Four Simple Ways to Build Credit as a Student
It can be difficult for a student to get approved for credit once they graduate. With many students graduating with loans and no real credit history, their debt to income ratio may mean they get denied for tools like credit cards. The question then becomes how to build credit in college so that they are better prepared for the real world. Here are four simple ways to build credit while you’re still in school.
Get a parent to co-sign on a credit card.
Perhaps the easiest for students to build credit while in college is to get their parents to cosign on a loan.
After the 2009 CARD Act, credit card companies were no longer to promote their products within 1000 feet of a college campus. It made it more difficult for people under the age of 21 to get a credit card.

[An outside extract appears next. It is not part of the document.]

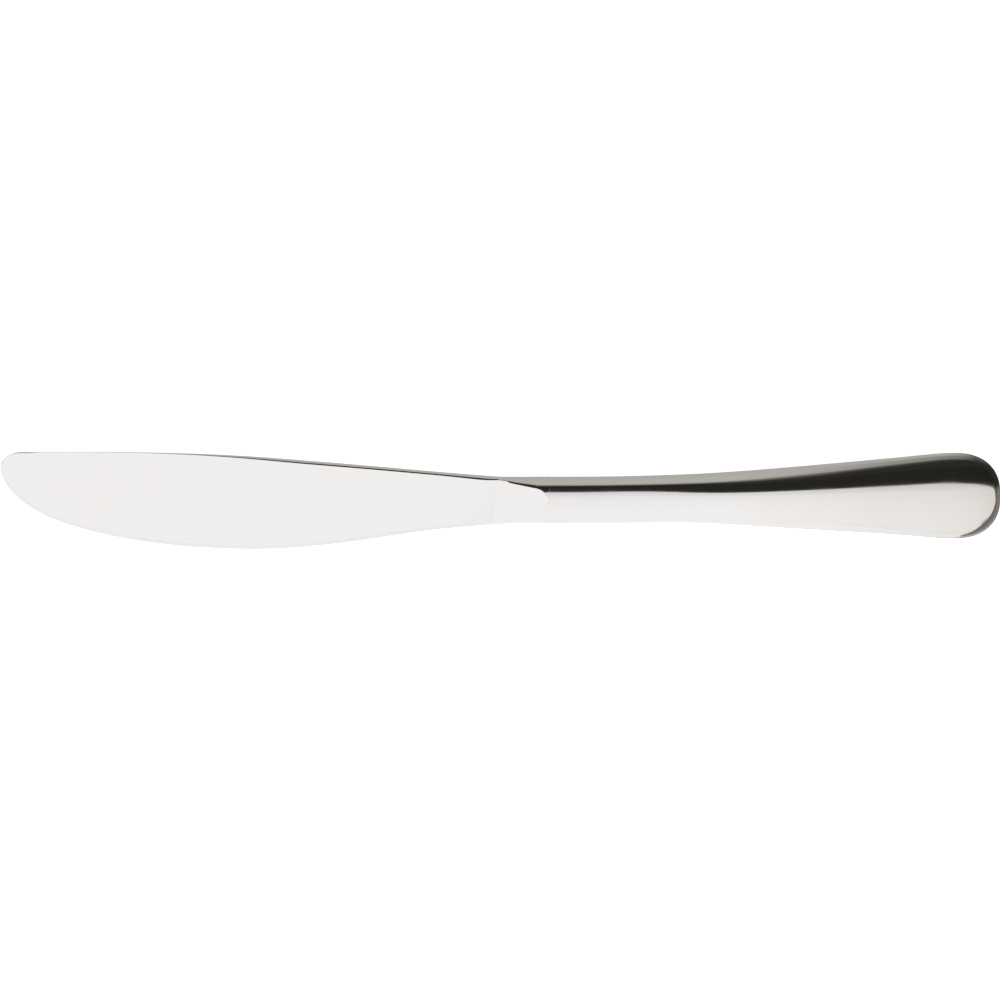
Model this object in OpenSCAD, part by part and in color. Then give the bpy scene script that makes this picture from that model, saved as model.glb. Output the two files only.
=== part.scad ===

One of the ways around this is to get your parent to co-sign on a credit card for you. Not only does it solve the problem of how to build credit in college, but the parent can also use it as a teaching opportunity to show their children how to properly budget and use a card.
If you have a job, consider getting a credit card with a low limit.
The other way to get around the CARD Act regulation that allows you to get a credit card before the age of 21 is to show some proof of income.
If you’re working while you’re in school, you can use that as your income when applying for a credit card. Depending on the issuer, you may get it.
Now, here’s exactly how to build credit in college when you get an unsecured card.
If you do get approved keep it at a low limit so you don’t run the risk of overspending. You could also only use it to put one recurring cost on it each month like your cell phone bill and pay it off each month. This will ensure you don’t go over the suggested 30 percent debt to credit ratio while showing credit utilization.
By only putting one expense on the credit card you also make it easier to pay the bill in full each month. This helps the student build credit while in college because it shows a positive credit history.
After a few months, you may want to increase your credit limit to further reduce your debt to income ratio. However, you should only do this if you can be disciplined enough to not spend money you don’t have.
If you can’t get approved for an unsecured credit card, consider a secured card.
A secured credit card is like a credit card with training wheels. You put money down upfront and then that money is used to determine your credit limit. This differs from an unsecured card because unsecured cards don’t require you to put down anything.
For those who have zero credit history or can’t get approved for an unsecured card, a secured credit card is a good way to build credit in college. You’ll just want to make sure the card reports as unsecured to the three major credit bureaus. You’ll also want to make sure there aren’t any extra fees associated with the use of the card, like an annual or maintenance fee.
Once you’ve got the card, then you can use the same strategy we mentioned with an unsecured card. Simply put one expense on the card and then pay it off in full each month.
Some unsecured credits will also automatically upgrade the card to unsecured after a few months of complete and on-time payments. Others may require you to cancel the card first (which can dip your score) and then apply for the unsecured version of the card.
Pay the interest on your student loans while you’re still in school.
Direct Unsubsidized Loans allow you to pay the interest on your student loans as it accrues. That means you can start paying down your student loans while you’re still in school. Depending on the loan you may also be able to throw some money toward the principal.
While this may not build credit, per say, it will decrease your debt to income ratio when you decide to apply for a credit card. The lower you can get that ratio, the better your credit score will be and the easier you’ll get approved for a credit.
By knowing what options are available to them and playing their cards right, students can take advantage of strategies that will help them build credit in college. The key is to get started early so that you already have decent credit history by the time you graduate.